The AV Club loves “Set To Sea”

Another Friday, another AV Club Comics Panel. This week, they managed to check out the print version of Drew Weing’s Set To Sea, and the praise is glowing:

Drew Weing’s breezy, lyrical graphic novel Set To Sea (Fantagraphics) opens with a full-page panel of an enormous sleeping man, then pulls back on the next page to reveal that he’s asleep in a pub. When the bartender demands that he wake up and pay his bill, the man answers that he’s a poet, and will need a line of credit. Soon he’s kicked out into the street, where he’s promptly kidnapped and pressed into service on a clipper ship.
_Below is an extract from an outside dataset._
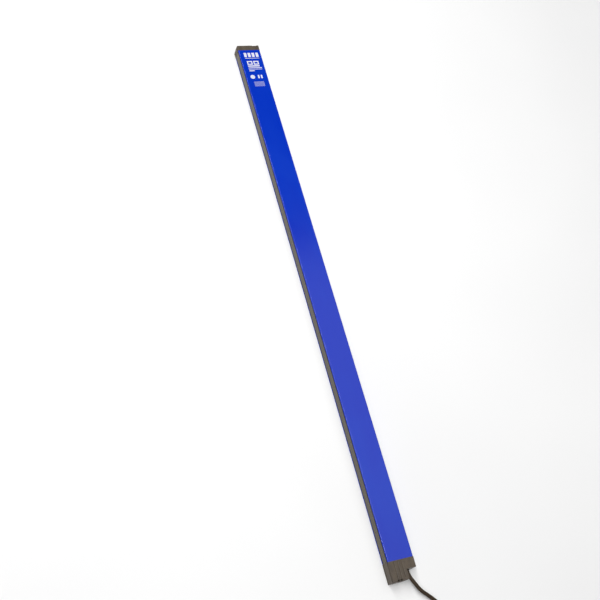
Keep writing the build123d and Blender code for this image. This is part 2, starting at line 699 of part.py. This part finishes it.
with BuildPart() as cable:
    with BuildLine() as cable_path:
        FilletPolyline(*corners, radius=arc_radii)
    with BuildSketch(Plane(origin=corners[0], z_dir=runs[0])):
        Circle(CABLE_RADIUS)
    sweep(path=cable_path.line)
write(cable, "cable")
cable_length = sum(edge.length for edge in cable_path.line.edges())
print("cable length", cable_length, "volume", cable.part.volume, math.pi * CABLE_RADIUS**2 * cable_length)

# Plug: its pieces are revolved round the line of the cable's last run
plug_axis = runs[-1].normalized()
plug_start = corners[-1]


def plug_plane(distance):
    """The plane across the plug's axis at a distance from the cable's end."""
    return Plane(origin=plug_start + plug_axis * distance, z_dir=plug_axis)


def plug_ring(start, end, outer, inner=0.0, mode=Mode.ADD):
    """A disc or ring of the plug between two distances along its axis."""
    with BuildSketch(plug_plane(start)) as ring:
        Circle(outer)
        if inner > 0:
            Circle(inner, mode=Mode.SUBTRACT)
    extrude(ring.sketch, amount=end - start, mode=mode)


open_end = PLUG_BODY_LENGTH + PLUG_NECK_LENGTH
with BuildPart() as plug_body:
    with BuildSketch(plug_plane(0)):
        Circle(PLUG_TAIL_RADIUS)
    with BuildSketch(plug_plane(PLUG_TAPER)):
        Circle(PLUG_BODY_RADIUS)
    loft()
    plug_ring(PLUG_TAPER, PLUG_BODY_LENGTH, PLUG_BODY_RADIUS)
    plug_ring(PLUG_BODY_LENGTH, open_end, PLUG_NECK_RADIUS)
    for n in range(1, int((PLUG_TAPER - PLUG_GROOVE_WIDTH) / PLUG_GROOVE_PITCH) + 1):
        share = n * PLUG_GROOVE_PITCH / PLUG_TAPER
        taper_radius = PLUG_TAIL_RADIUS + share * (PLUG_BODY_RADIUS - PLUG_TAIL_RADIUS)
        groove = (n * PLUG_GROOVE_PITCH, n * PLUG_GROOVE_PITCH + PLUG_GROOVE_WIDTH)
        plug_ring(*groove, PLUG_BODY_RADIUS + PLUG_GROOVE, taper_radius - PLUG_GROOVE, Mode.SUBTRACT)
write(plug_body, "plug_body")

# Threaded ferrule: a fixed metal shell with a knurled grip, moulded onto the plug
grip_start = PLUG_BODY_LENGTH
grip_end = grip_start + FERRULE_GRIP
ferrule_end = grip_end + FERRULE_THREAD
with BuildPart() as ferrule:
    plug_ring(grip_start, grip_end, FERRULE_RADIUS, PLUG_NECK_RADIUS)
    with BuildSketch(plug_plane(grip_start)):
        with PolarLocations(FERRULE_RADIUS, KNURL_COUNT):
            Circle(KNURL_DEPTH)
    extrude(amount=FERRULE_GRIP, mode=Mode.SUBTRACT)
    plug_ring(grip_end, ferrule_end, FERRULE_THREAD_RADIUS, PLUG_NECK_RADIUS)
write(ferrule, "plug_ferrule")

# Contact insert, its pins and the ring that seals against the mating connector
with BuildPart() as insert:
    plug_ring(open_end, open_end + INSERT_LENGTH, PLUG_NECK_RADIUS)
write(insert, "contact_insert")
with BuildPart() as pins:
    with BuildSketch(plug_plane(open_end + INSERT_LENGTH)):
        with PolarLocations(PIN_CIRCLE, PIN_COUNT):
            Circle(PIN_RADIUS)
    extrude(amount=PIN_LENGTH - INSERT_LENGTH)
write(pins, "contact_pins")
with BuildPart() as seal_ring:
    plug_ring(grip_end, grip_end + SEAL_RING, FERRULE_THREAD_RADIUS + SEAL_RING_RADIUS, FERRULE_THREAD_RADIUS)
write(seal_ring, "plug_seal_ring")

# Print: plain shapes where the real bar has its markings. Each bar and each frame is given by its
# distance from the far end, its distance from the window edge, and its length and width.
PRINT_BARS = {
    "print_heading": [
        (PRINT_HEADING_START, PRINT_HEADING_EDGE + n * PRINT_HEADING_PITCH, 8.6, 4.4)
        for n in range(PRINT_HEADING_BARS)
    ]
    + [(26.0, PRINT_HEADING_EDGE, 0.8, 24.4)],
    "print_lines": [
        (40.8, 9.0, 2.4, 19.6),
        (45.0, 9.0, 1.4, 22.5),
        (48.1, 9.0, 0.8, 22.5),
        (50.6, 9.0, 1.8, 8.6),
    ],
    "print_marks": [
        (60.2, 20.4, 6.6, 2.6),
        (60.2, 25.4, 6.6, 2.6),
    ],
    "print_table": [
        (PRINT_TABLE_START + n * PRINT_TABLE_PITCH, 11.2, 0.5, 16.8) for n in range(PRINT_TABLE_LINES)
    ],
}
PRINT_FRAMES = {"print_lines": [(32.0, 9.0, 7.4, 8.9), (32.0, 19.7, 7.4, 8.9)]}


def print_place(start, edge, length=0.0, width=0.0):
    """The middle of a printed shape on the face, from its distances and its own length and width."""
    return (x_far_end - start - length / 2, y_window - edge - width / 2)


for print_name, bars in PRINT_BARS.items():
    with BuildPart() as print_field:
        with BuildSketch(Plane.XY.offset(BAR_DEPTH)):
            for start, edge, length, width in bars:
                with Locations(print_place(start, edge, length, width)):
                    RectangleRounded(length, width, PRINT_CORNER)
            for start, edge, length, width in PRINT_FRAMES.get(print_name, []):
                with Locations(print_place(start, edge, length, width)):
                    Rectangle(length, width)
                    Rectangle(length - 2 * PRINT_STROKE, width - 2 * PRINT_STROKE, mode=Mode.SUBTRACT)
            if print_name == "print_marks":
                with Locations(print_place(PRINT_DISC_START, PRINT_DISC_EDGE)):
                    Circle(PRINT_DISC_RADIUS)
        extrude(amount=PRINT)
    write(print_field, print_name)
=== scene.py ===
import json
import math

import bmesh
import bpy
import numpy as np
from mathutils import Matrix, Vector


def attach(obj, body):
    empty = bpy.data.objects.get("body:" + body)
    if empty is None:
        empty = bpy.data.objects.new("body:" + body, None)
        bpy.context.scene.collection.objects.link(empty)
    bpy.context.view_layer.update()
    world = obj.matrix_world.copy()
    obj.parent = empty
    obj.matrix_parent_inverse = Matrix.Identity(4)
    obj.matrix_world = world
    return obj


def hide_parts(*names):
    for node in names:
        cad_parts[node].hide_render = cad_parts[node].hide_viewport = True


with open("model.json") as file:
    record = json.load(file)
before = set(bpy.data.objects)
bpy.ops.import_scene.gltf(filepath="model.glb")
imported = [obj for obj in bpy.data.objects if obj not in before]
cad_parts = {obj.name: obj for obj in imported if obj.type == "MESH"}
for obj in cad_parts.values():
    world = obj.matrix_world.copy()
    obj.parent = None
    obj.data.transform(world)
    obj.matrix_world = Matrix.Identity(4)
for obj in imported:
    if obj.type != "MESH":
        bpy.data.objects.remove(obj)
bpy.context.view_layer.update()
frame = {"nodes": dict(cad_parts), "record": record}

# The bar lies along X with its cable end at -X. Its window looks along +Y and its printed face looks up.
MM = 0.001

# The camera looks down on the bar from the window's side, near the cable end. Its lens and sensor are in mm
CAMERA_PLACE = Vector((-0.5187, 0.4918, 1.1374))
CAMERA_AIM = Vector((0.37638, -0.35074, -0.85751))
PICTURE_UP = Vector((0.89054, -0.11828, 0.43926))
LENS = 55.03
SENSOR = 36.0

# Cable: its size, its smoothness round the section and along a run, and its route's points, from the
# bush of the cable cap to the plug
CABLE_DIAMETER = 5.0 * MM
CABLE_SECTION_STEPS = 8
CABLE_RUN_STEPS = 16
CABLE_ROUTE = [
    (-0.4190, -0.0086, 0.0100),
    (-0.4260, -0.0086, 0.0100),
    (-0.4365, -0.0139, 0.0096),
    (-0.4475, -0.0198, 0.0082),
    (-0.4578, -0.0318, 0.0056),
    (-0.4693, -0.0420, 0.0032),
    (-0.4822, -0.0591, 0.0025),
    (-0.4970, -0.0745, 0.0025),
    (-0.5190, -0.0790, 0.0025),
    (-0.5405, -0.0720, 0.0025),
    (-0.5550, -0.0545, 0.0025),
    (-0.5575, -0.0330, 0.0025),
    (-0.5485, -0.0155, 0.0044),
    (-0.5315, -0.0067, 0.00725),
    (-0.5140, -0.0055, 0.00725),
]

# The plug's axis is the line of the cable's last run. Its side is level, and its top is square to both
PLUG_START = Vector(CABLE_ROUTE[-1])
PLUG_AXIS = (PLUG_START - Vector(CABLE_ROUTE[-2])).normalized()
PLUG_SIDE = Vector((0, 0, 1)).cross(PLUG_AXIS).normalized()
PLUG_TOP = PLUG_AXIS.cross(PLUG_SIDE)

# Plug: the ends of its pieces, as distances from the cable's end along the axis
BODY_TAPER_END = 14.0 * MM
BODY_END = 26.0 * MM
NECK_END = 36.0 * MM
INSERT_END = 38.0 * MM
PIN_END = 44.0 * MM
FERRULE_END = 45.5 * MM
BODY_STEP = 0.15 * MM
EDGE = 0.3 * MM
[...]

And so Set To Sea continues, one full-panel page at a time for 140 pages, as Weing tells a simple story about art and experience, delivered in one-step-follows-another fashion. Weing’s cartoony figures and detailed backgrounds—rendered with precise cross-hatching—suit his one-picture-per-page format well, making Set To Sea look like an animated film slowed down to a slideshow. And while the book’s “you gotta live to write” message is fairly pat, Weing’s beautiful art and masterful pacing are so pleasurable that Set To Sea stands up to multiple reads. It’s a catchy little tune that sounds better with each spin… A-

Also loving Set To Sea? Brigid Alverson, who calls it “one of the most beautiful webcomics around.”

I couldn’t agree more: the online version of Set To Sea got 5 stars on this very blog.